At the time, Elyafi had recently come out as gay, and as she built her client list and made connections, she gradually began to specialize in LGBTQ-related campaigns. Now, she represents clients like transgender activist Michaela Mendelsohn, LA’s Equality Fashion Week, and Alexander Rodriguez, who costars on Glitterbomb, the first nationwide queer Latinx talk show.
She has also represented change makers like Michelle Bonilla, one of the first out Latina actresses in Hollywood, and for ten years, she handled the PR for the Dina Shore Weekend, a five-day music festival held annually in California, considered the largest lesbian event in the world.
“I’m very proud of all the clients I work with and the work they do,” says Elyafi. “Their voices need to be heard and they have wonderful stories to tell.”
For Elyafi, PR is all about storytelling, and she hopes the stories she tells through her campaigns contribute to changing the hearts and minds of those who discriminate against the LGBTQ community. “The way I’ve experienced it,” she explains, “You change your mind if you hear a story you can connect to. ”
Elyafi believes that every single LGBTQ PR campaign helps empower the community. When she first took on the Dinah Shore Weekend, nobody wanted to hear about it. For years, Elyafi worked to help the media understand why they should be talking about it. “Very few people take risks,” she says, “so that’s always been a difficult part, is to pitch a client and convince the reporter they are worth talking about.”
With the Dinah Shore, Elyafi did all she could to help reporters understand the importance of the event, to show them that it is far more than a music festival, that it is about lesbian solidarity and empowerment.
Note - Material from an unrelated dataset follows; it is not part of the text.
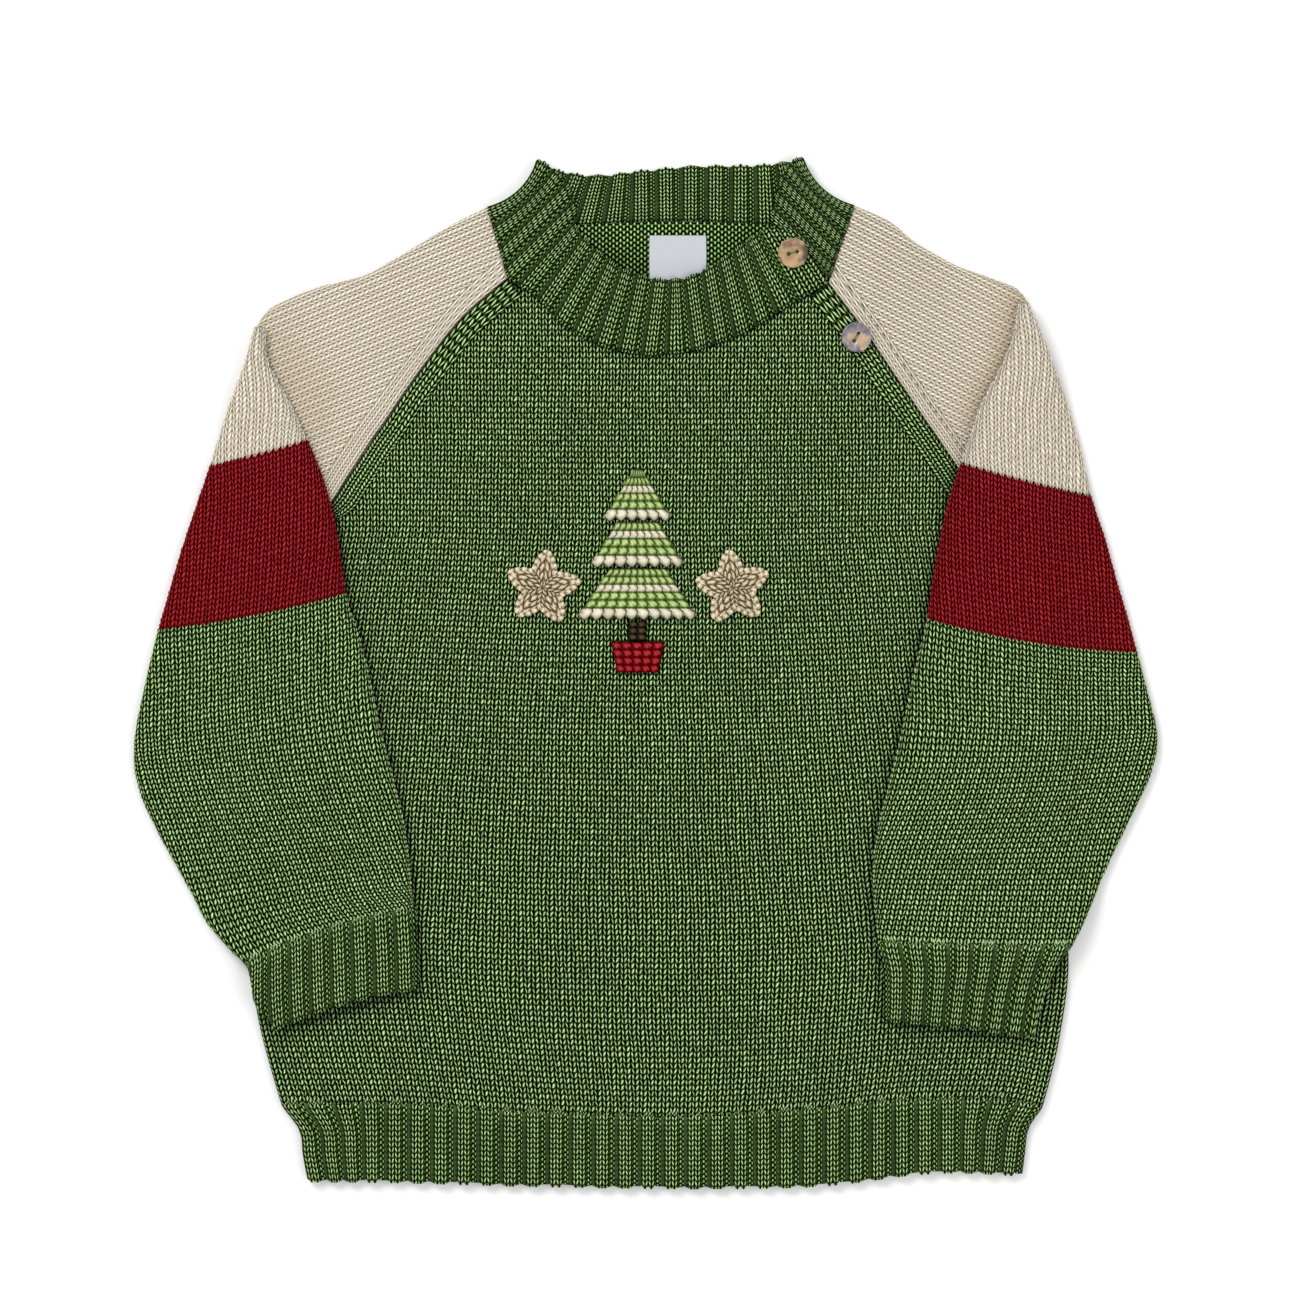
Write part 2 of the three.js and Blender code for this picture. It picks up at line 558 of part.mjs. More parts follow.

Elyafi’s efforts paid off. In 2010, the Dinah Shore was featured on the front page of the LA Times calendar section, and this year, it was featured in LA Magazine. Being acknowledged by mainstream media is not always the benchmark, Elyafi says, but it can also be important and emboldening when the mainstream actually begins to listen.
When she first started ILDK Media, one of the most important things Elyafi did was build a network. She encourages other entrepreneurs to meet and talk to as many people as they can. She thinks that now more than ever there is so much support in the entrepreneurial community—organizations and support groups designed specifically to help those looking to learn the ropes of running their own business. Use all the tools at your disposal, she says, and if you look hard enough, there will always be people who are willing to help you.
When it comes to taking that leap, “Just go for it,” she says. Do it. It’s very cliché, but do it. That’s basically what I did. It’s very scary. If you fall, it’s okay. I’ve fallen on my ass royally, with the drugs, and having to rebuild everything at thirty-three was not easy, but I had nothing to lose. So just go for it.”
In all the work she does, Elyafi’s late grandmother, ILDK’s namesake and a strong advocate for women’s empowerment, is always on her mind. When she decided to launch ILDK media, she knew instantly her grandmother would somehow be involved. “I hope my grandmother is proud,” Elyafi says. “I think she is.”